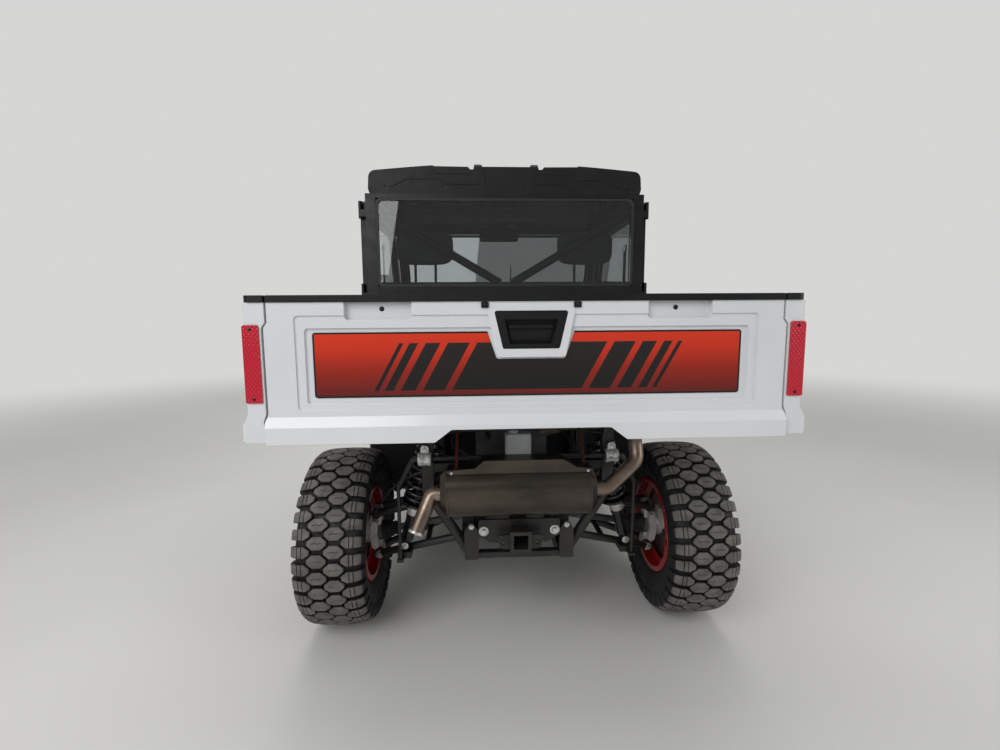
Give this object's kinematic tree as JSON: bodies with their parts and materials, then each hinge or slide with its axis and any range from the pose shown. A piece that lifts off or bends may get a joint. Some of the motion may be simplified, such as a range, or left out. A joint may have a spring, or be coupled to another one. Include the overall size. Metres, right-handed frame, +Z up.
{
  "type": "side by side utility vehicle",
  "caption": "Side by side utility vehicle with a closed cab, tipping cargo box, drop tailgate, hitch receiver and knobbly off-road tyres",
  "frame": {"origin": "on the floor under the middle of the whole length and width", "axes": "+Z up, +Y towards the tailgate, +X towards the driver's side"},
  "size_m": [1.606, 3.09, 1.94],
  "materials": {
    "body_white": "gloss moulded panel",
    "black_plastic": "grained moulding",
    "satin_black": "satin powder coat",
    "frame_black": "powder coat",
    "tyre": "matt",
    "rim_red": "gloss paint",
    "cast_metal": "cast",
    "steel": "zinc plated",
    "exhaust_steel": "heat tinted",
    "glass": "clear",
    "lamp_red": "clear lens",
    "lamp_clear": "clear lens",
    "rubber": "matt",
    "seat": "coated fabric",
    "panel_print": "printed film",
    "engine_grey": "painted casting",
    "spring_black": "gloss powder coat"
  },
  "bodies": {
    "chassis": {"frame": "frame_black", "deck": "frame_black", "front_towers": "frame_black", "outriggers": "frame_black", "stabiliser_clamps": "steel", "hitch": "frame_black", "floor": "black_plastic", "rockers": "black_plastic", "seat_cushions": "seat", "seat_backs": "seat", "headrests": "seat", "cab_frame": "satin_black", "rear_wall": "black_plastic", "window_seals": "rubber", "cab_glass": "glass", "roof": "black_plastic", "fenders": "body_white", "fascia": "black_plastic", "headlamps": "lamp_clear", "bumper": "satin_black", "cowl": "black_plastic", "engine": "engine_grey", "muffler": "exhaust_steel", "exhaust_pipe": "exhaust_steel", "stabiliser": "satin_black", "arms": "satin_black", "shocks": "spring_black", "knuckles_rear": "cast_metal", "front_drive": "engine_grey", "rear_drive": "engine_grey", "steering_column": "satin_black"},
    "hood": {"hood": "body_white"},
    "cargo_box": {"cargo_box": "body_white", "tail_lamps": "lamp_red", "rail_caps": "black_plastic"},
    "tailgate": {"tailgate": "body_white", "tailgate_panel": "panel_print", "tailgate_handle": "black_plastic", "tailgate_cap": "black_plastic"},
    "steering_wheel": {"steering_wheel": "rubber"},
    "steering_rack": {"steering_rack": "steel"},
    "steer_left": {"knuckle_front_left": "cast_metal"},
    "steer_right": {"knuckle_front_right": "cast_metal"},
    "door_left": {"door_left": "satin_black", "door_skin_left": "body_white", "door_glass_left": "glass"},
    "wheel_front_left": {"rim_front_left": "rim_red", "tyre_front_left": "tyre"},
    "wheel_rear_left": {"rim_rear_left": "rim_red", "tyre_rear_left": "tyre"},
    "door_right": {"door_right": "satin_black", "door_skin_right": "body_white", "door_glass_right": "glass"},
    "wheel_front_right": {"rim_front_right": "rim_red", "tyre_front_right": "tyre"},
    "wheel_rear_right": {"rim_rear_right": "rim_red", "tyre_rear_right": "tyre"}
  },
  "joints": [
    {"name": "hood_tilt", "type": "hinge", "parent": "chassis", "child": "hood", "pos_m": [0, -0.702, 1.119], "axis": [-1, 0, 0], "range_deg": [0, 55]},
    {"name": "box_dump", "type": "hinge", "parent": "chassis", "child": "cargo_box", "pos_m": [0, 1.15, 0.868], "axis": [-1, 0, 0], "range_deg": [0, 40]},
    {"name": "tailgate_drop", "type": "hinge", "parent": "cargo_box", "child": "tailgate", "pos_m": [0, 1.5, 0.899], "axis": [-1, 0, 0], "range_deg": [0, 90]},
    {"name": "door_left_swing", "type": "hinge", "parent": "chassis", "child": "door_left", "pos_m": [0.7, 0.414, 0.66], "axis": [0, 0, 1], "range_deg": [0, 70]},
    {"name": "door_right_swing", "type": "hinge", "parent": "chassis", "child": "door_right", "pos_m": [-0.7, 0.414, 0.66], "axis": [0, 0, -1], "range_deg": [0, 70]},
    {"name": "steer_left_turn", "type": "hinge", "parent": "chassis", "child": "steer_left", "pos_m": [0.59, -1.167, 0.343], "axis": [0, 0, 1], "range_deg": [-26, 26]},
    {"name": "steer_right_turn", "type": "hinge", "parent": "chassis", "child": "steer_right", "pos_m": [-0.59, -1.167, 0.343], "axis": [0, 0, 1], "range_deg": [-26, 26]},
    {"name": "steering_wheel_turn", "type": "hinge", "parent": "chassis", "child": "steering_wheel", "pos_m": [0.345, -0.44, 1.09], "axis": [0, 0.8716, 0.4903], "range_deg": [-270, 270]},
    {"name": "rack_slide", "type": "slide", "parent": "chassis", "child": "steering_rack", "axis": [-1, 0, 0], "range_m": [-0.044, 0.044]},
    {"name": "spin_front_left", "type": "hinge", "parent": "steer_left", "child": "wheel_front_left", "pos_m": [0.678, -1.167, 0.343], "axis": [1, 0, 0], "continuous": true},
    {"name": "spin_rear_left", "type": "hinge", "parent": "chassis", "child": "wheel_rear_left", "pos_m": [0.678, 0.89, 0.343], "axis": [1, 0, 0], "continuous": true},
    {"name": "spin_front_right", "type": "hinge", "parent": "steer_right", "child": "wheel_front_right", "pos_m": [-0.678, -1.167, 0.343], "axis": [1, 0, 0], "continuous": true},
    {"name": "spin_rear_right", "type": "hinge", "parent": "chassis", "child": "wheel_rear_right", "pos_m": [-0.678, 0.89, 0.343], "axis": [1, 0, 0], "continuous": true}
  ],
  "couplings": [
    {"joint": "steer_right_turn", "follows": "steer_left_turn", "ratio": 1},
    {"joint": "steering_wheel_turn", "follows": "steer_left_turn", "ratio": 10.385},
    {"joint": "rack_slide", "follows": "steer_left_turn", "m_per_rad": 0.09696}
  ]
}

--- --- ---

TASK TO CARRY OUT ▸ Extract every line above that contains the word "materials".

SOLUTION BELOW ▸
Give this object's kinematic tree as JSON: bodies with their parts and materials, then each hinge or slide with its axis and any range from the pose shown. A piece that lifts off or bends may get a joint. Some of the motion may be simplified, such as a range, or left out. A joint may have a spring, or be coupled to another one. Include the overall size. Metres, right-handed frame, +Z up.
  "materials": {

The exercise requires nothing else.